Abraham and Isaac. Cain and Abel. Lot’s wife. Jacob and Esau. Potiphar’s wife. Jacob’s ladder. Aaron’s rod. The golden calf. Balaam’s ass. Joshua and Jericho. David and Jonathan.

There are tons of stories that were once the common well of cultural reference for all European and Euro-American peoples, and by extension and the African-American church, for Black Americans, too.

It isn’t just Renaissance paintings, but in everything from Medieval illuminated manuscripts to the poetry of W.H. Auden. It shows up in sculpture, in novels, in dance, in symphonic music and Baroque opera.

The Slaughter of the Innocents by Rubens

Daniel in the lion’s den. Boaz and Ruth. Jonah and the great fish. Paul and the road to Damascus. The massacre of the innocents. The wedding at Cana. The raising of Lazarus. The giving unto Caesar. Doubting Thomas.

The loss of these stories in popular parlance isn’t just a loss of religious faith, but a casting off of hundreds of years of art, literature and mores.

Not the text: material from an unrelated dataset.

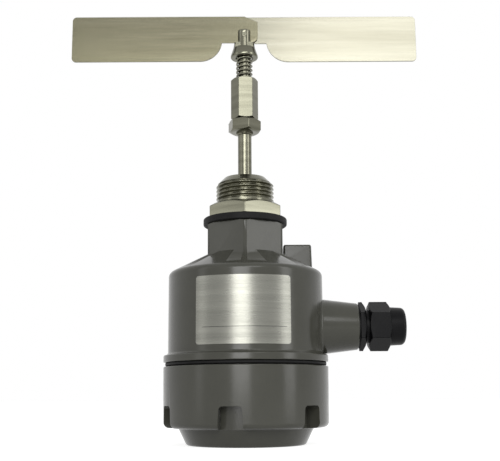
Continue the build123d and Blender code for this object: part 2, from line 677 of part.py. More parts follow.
def paddle_spindle():
    """Slotted spindle that carries the blades on a cross pin."""
    neck_high = collar_low + 2.0
    points = [(0, spindle_low), (SPINDLE_RADIUS - 0.6, spindle_low), (SPINDLE_RADIUS, spindle_low + 0.6)]
    points += [(SPINDLE_RADIUS, coupling_top), (SPINDLE_NECK_RADIUS, coupling_top)]
    points += [(SPINDLE_NECK_RADIUS, neck_high), (SPINDLE_RADIUS, neck_high + 0.4)]
    points += [(SPINDLE_RADIUS, spindle_top), (0, spindle_top)]
    spindle = turned(points, [((SPINDLE_RADIUS, spindle_top), 0.9)])
    slot_low = pin_height - BLADE_HEEL - 1.8
    slot = Box(3 * SPINDLE_RADIUS, 2 * slot_half_width(), spindle_top - slot_low + 1, align=UP)
    spindle -= Pos(0, 0, slot_low) * slot
    return spindle - Pos(0, 0, pin_height) * Rot(90, 0, 0) * Cylinder(PIN_RADIUS, 3 * SPINDLE_RADIUS)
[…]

When Herman Melville begins his magnum opus with “Call me Ishmael,” we need to understand who Ishmael was in the Bible if we want to feel the depth of the meaning of such a simple statement. It resonates.

When John Steinbeck titles his book, East of Eden, do we know what geography he is laying out for us? When William Jennings Bryan exhorts us not be be crucified on a “cross of gold,” do we feel the mythic undertones of his rhetoric? Everything we say has resonance, more and less, with the long line of cultural continuity. We have lived with the Bible, in one form or another (depending on denomination) for nearly 2,000 years, and the Torah, for even longer and the residue from it has colored almost every cultural effusion since the Emperor Constantine decided to change the rules for the Roman Empire.

Of course, it isn’t only the Bible that needs to be taught. All of Greek and Roman mythology is equally part of our cultural inheritance. It should also be taught. How can you read Shakespeare or Milton — or John Updike — without it? I would recommend that everyone by the 8th grade have read Ovid’s Metamorphoses.

What I see is a rising population of those cut off from their past, from their inheritance. They are like untuned strings, with no fiddle or lute to provide resonance. And it is this resonance that is so important. A familiarity with our cultural origins allows meaning to open up when you read, that emotions become complex and connections are made. The world is electrified: A switch has been turned on and a darkened room is lit.

And what do you get without this resonance? I fear you need only look at the White House and its current occupant (and I use the word advisedly: an “occupant,” like an anonymous piece of junk mail rather than a “resident,” which implies roots.) For without resonance, you have simplicity instead of complexity, you have response without consideration of consequence. If someone insults you, heck, punch him in the face — a simple and simple-minded response. And a dangerous imbecility in the face of the complex cross-forces and dangers of the interconnected world.

Tower of Babel, by Pieter Brueghel the Elder

Resonance is complexity. It is the plate tectonics under the surface geography.

A great deal of art and literature has something important to say to us, and the best of it resonates within the sounding board of 6,000 years of cultural development, with each layer built on the last and a through-line of meaning. Without it we are intellectually, emotionally and morally naked.